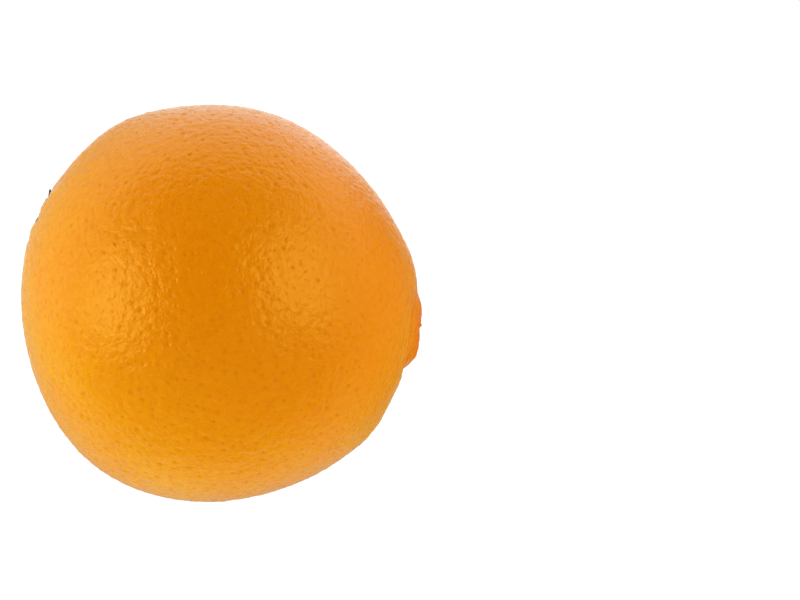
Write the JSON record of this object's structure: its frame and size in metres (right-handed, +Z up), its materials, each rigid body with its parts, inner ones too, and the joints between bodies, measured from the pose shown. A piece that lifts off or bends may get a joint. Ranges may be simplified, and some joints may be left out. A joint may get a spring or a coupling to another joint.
{
  "type": "orange",
  "caption": "Whole round navel orange with pitted peel, a low navel mound at one end and a dry star-shaped calyx at the other, resting on a small flat spot.",
  "frame": {"origin": "middle of the small flat spot that the orange rests on", "axes": "+Z up; +X towards the navel end, which is slightly below level; the stem end points to -X and upwards; -Y is the front"},
  "size_m": [0.0841, 0.0828, 0.0833],
  "materials": {
    "peel": "satin",
    "calyx": "matte"
  },
  "bodies": {
    "root": {"fruit": "peel", "calyx": "calyx"}
  },
  "joints": []
}
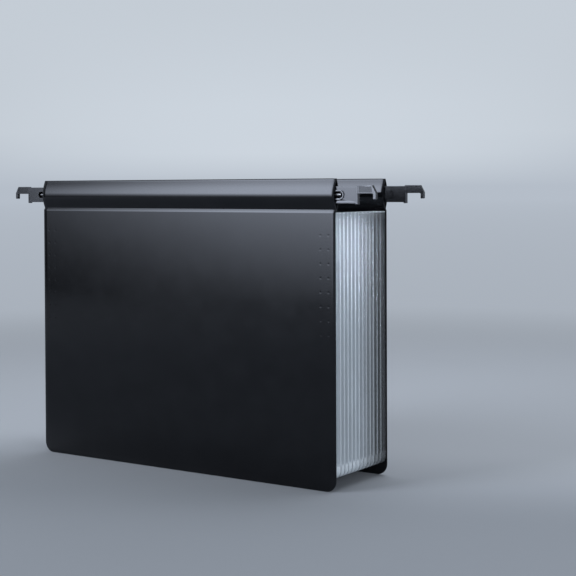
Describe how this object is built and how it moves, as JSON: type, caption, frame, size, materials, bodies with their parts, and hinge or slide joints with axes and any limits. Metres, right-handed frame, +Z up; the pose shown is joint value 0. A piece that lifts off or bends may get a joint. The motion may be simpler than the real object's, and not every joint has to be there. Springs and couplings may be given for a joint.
{
  "type": "expanding hanging file",
  "caption": "Standing accordion file of frosted pockets between two black covers, with a hooked hanging rail through the folded top of each cover.",
  "frame": {"origin": "on the floor, at the middle of the file's bounding box", "axes": "+X along the rods to the right, seen from the front; +Y from the front cover to the back cover; +Z up"},
  "size_m": [0.4068, 0.0878, 0.26],
  "materials": {
    "cover_black": "satin black polypropylene sheet, faintly textured",
    "hook_black": "satin black moulded plastic",
    "frosted_film": "translucent frosted polypropylene film, creased into pleats",
    "frosted_sheet": "translucent frosted polypropylene sheet",
    "steel": "bright drawn steel wire"
  },
  "bodies": {
    "back_cover": {"back_cover": "cover_black"},
    "front_cover": {"front_cover": "cover_black", "pleat_01": "frosted_film"},
    "divider_01": {"divider_01": "frosted_sheet", "pleat_02": "frosted_film"},
    "divider_02": {"divider_02": "frosted_sheet", "pleat_03": "frosted_film"},
    "divider_03": {"divider_03": "frosted_sheet", "pleat_04": "frosted_film"},
    "divider_04": {"divider_04": "frosted_sheet", "pleat_05": "frosted_film"},
    "divider_05": {"divider_05": "frosted_sheet", "pleat_06": "frosted_film"},
    "divider_06": {"divider_06": "frosted_sheet", "pleat_07": "frosted_film"},
    "divider_07": {"divider_07": "frosted_sheet", "pleat_08": "frosted_film"},
    "divider_08": {"divider_08": "frosted_sheet", "pleat_09": "frosted_film"},
    "divider_09": {"divider_09": "frosted_sheet", "pleat_10": "frosted_film"},
    "divider_10": {"divider_10": "frosted_sheet", "pleat_11": "frosted_film"},
    "divider_11": {"divider_11": "frosted_sheet", "pleat_12": "frosted_film"},
    "divider_12": {"divider_12": "frosted_sheet", "pleat_13": "frosted_film"},
    "front_rail": {"front_rod": "steel", "front_hook_left": "hook_black", "front_hook_right": "hook_black"},
    "back_rail": {"back_rod": "steel", "back_hook_left": "hook_black", "back_hook_right": "hook_black"}
  },
  "joints": [
    {"name": "pocket_13_opens", "type": "slide", "parent": "back_cover", "child": "divider_12", "axis": [0, -1, 0], "range_m": [-0.004, 0.01], "deforming": ["pleat_13"]},
    {"name": "pocket_12_opens", "type": "slide", "parent": "divider_12", "child": "divider_11", "axis": [0, -1, 0], "range_m": [-0.004, 0.01], "deforming": ["pleat_12"]},
    {"name": "pocket_11_opens", "type": "slide", "parent": "divider_11", "child": "divider_10", "axis": [0, -1, 0], "range_m": [-0.004, 0.01], "deforming": ["pleat_11"]},
    {"name": "pocket_10_opens", "type": "slide", "parent": "divider_10", "child": "divider_09", "axis": [0, -1, 0], "range_m": [-0.004, 0.01], "deforming": ["pleat_10"]},
    {"name": "pocket_09_opens", "type": "slide", "parent": "divider_09", "child": "divider_08", "axis": [0, -1, 0], "range_m": [-0.004, 0.01], "deforming": ["pleat_09"]},
    {"name": "pocket_08_opens", "type": "slide", "parent": "divider_08", "child": "divider_07", "axis": [0, -1, 0], "range_m": [-0.004, 0.01], "deforming": ["pleat_08"]},
    {"name": "pocket_07_opens", "type": "slide", "parent": "divider_07", "child": "divider_06", "axis": [0, -1, 0], "range_m": [-0.004, 0.01], "deforming": ["pleat_07"]},
    {"name": "pocket_06_opens", "type": "slide", "parent": "divider_06", "child": "divider_05", "axis": [0, -1, 0], "range_m": [-0.004, 0.01], "deforming": ["pleat_06"]},
    {"name": "pocket_05_opens", "type": "slide", "parent": "divider_05", "child": "divider_04", "axis": [0, -1, 0], "range_m": [-0.004, 0.01], "deforming": ["pleat_05"]},
    {"name": "pocket_04_opens", "type": "slide", "parent": "divider_04", "child": "divider_03", "axis": [0, -1, 0], "range_m": [-0.004, 0.01], "deforming": ["pleat_04"]},
    {"name": "pocket_03_opens", "type": "slide", "parent": "divider_03", "child": "divider_02", "axis": [0, -1, 0], "range_m": [-0.004, 0.01], "deforming": ["pleat_03"]},
    {"name": "pocket_02_opens", "type": "slide", "parent": "divider_02", "child": "divider_01", "axis": [0, -1, 0], "range_m": [-0.004, 0.01], "deforming": ["pleat_02"]},
    {"name": "pocket_01_opens", "type": "slide", "parent": "divider_01", "child": "front_cover", "axis": [0, -1, 0], "range_m": [-0.004, 0.01], "deforming": ["pleat_01"]},
    {"name": "front_rail_slides", "type": "slide", "parent": "front_cover", "child": "front_rail", "axis": [1, 0, 0], "range_m": [-0.018, 0.018]},
    {"name": "back_rail_slides", "type": "slide", "parent": "back_cover", "child": "back_rail", "axis": [1, 0, 0], "range_m": [-0.018, 0.018]}
  ]
}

_ _ _ _ _ _ _

Description of the task: Read the data above and count the lines that include "each". Answer only with the count.

Answer: 2